The irony is scarcely wasted on leading Marxist thinkers.
“The domination of capitalism globally depends today on the existence of a Chinese Communist party that gives delocalized capitalist enterprises cheap labor to lower prices and deprive workers of the rights of self-organization,” says Jacques Ranciere, the French Marxist thinker and Professor of Philosophy at the University of Paris VIII. “Happily, it is possible to hope for a world less absurd and more just than today’s.”
That hope, perhaps, explains another improbable truth of our economically catastrophic times —-- the revival in interest in Marx and Marxist thought. Sales of Das Kapital, Marx’s masterpiece of political economy, have soared ever since 2008, as have those of The Communist Manifesto and the Grundrisse (or, to give it its English title, Outlines of the Critique of Political Economy). Their sales rose as British workers bailed out the banks to keep the degraded system going and the snouts of the rich firmly in their troughs while the rest of us struggle in debt, job insecurity or worse.
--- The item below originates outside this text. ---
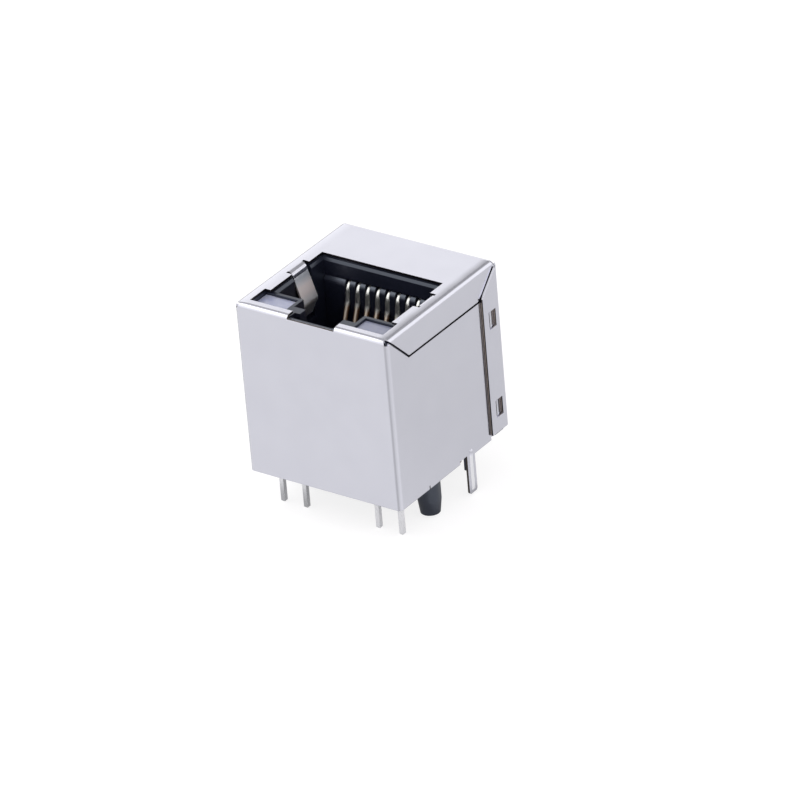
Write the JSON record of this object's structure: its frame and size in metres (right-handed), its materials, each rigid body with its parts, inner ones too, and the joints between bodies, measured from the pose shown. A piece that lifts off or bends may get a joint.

There’s even a Chinese theatre director called He Nian who capitalized on Das Kapital’s renaissance to create an all-singing, all-dancing musical.
In perhaps the most lovely reversal of the luxuriantly bearded revolutionary theorist’s fortunes, Marx was recently chosen from a list of 10 contenders to appear on a new issue of MasterCard by customers of German bank Sparkasse in Chemnitz. In communist East Germany from 1953 to 1990, Chemnitz was known as Karl Marx Stadt. Clearly, more than two decades after the fall of the Berlin Wall, the former East Germany has not airbrushed its Marxist past. In 2008, Reuters reports, a survey of East Germans found 52 percent believed the free-market economy was “unsuitable” and 43 percent said they wanted socialism back. Marx may be dead and buried in Highgate cemetery, but he’s alive and well among credit-hungry Germans. Would Marx have appreciated the irony of his image being deployed on a card to get Germans deeper in debt? You’d think.
This month in London, several thousand people will attend Marxism 2012, a five-day festival organized by the Socialist Workers’ Party. It’s an annual event, but what strikes organizer Joseph Choonara is how, in recent years, many more of its attendees are young.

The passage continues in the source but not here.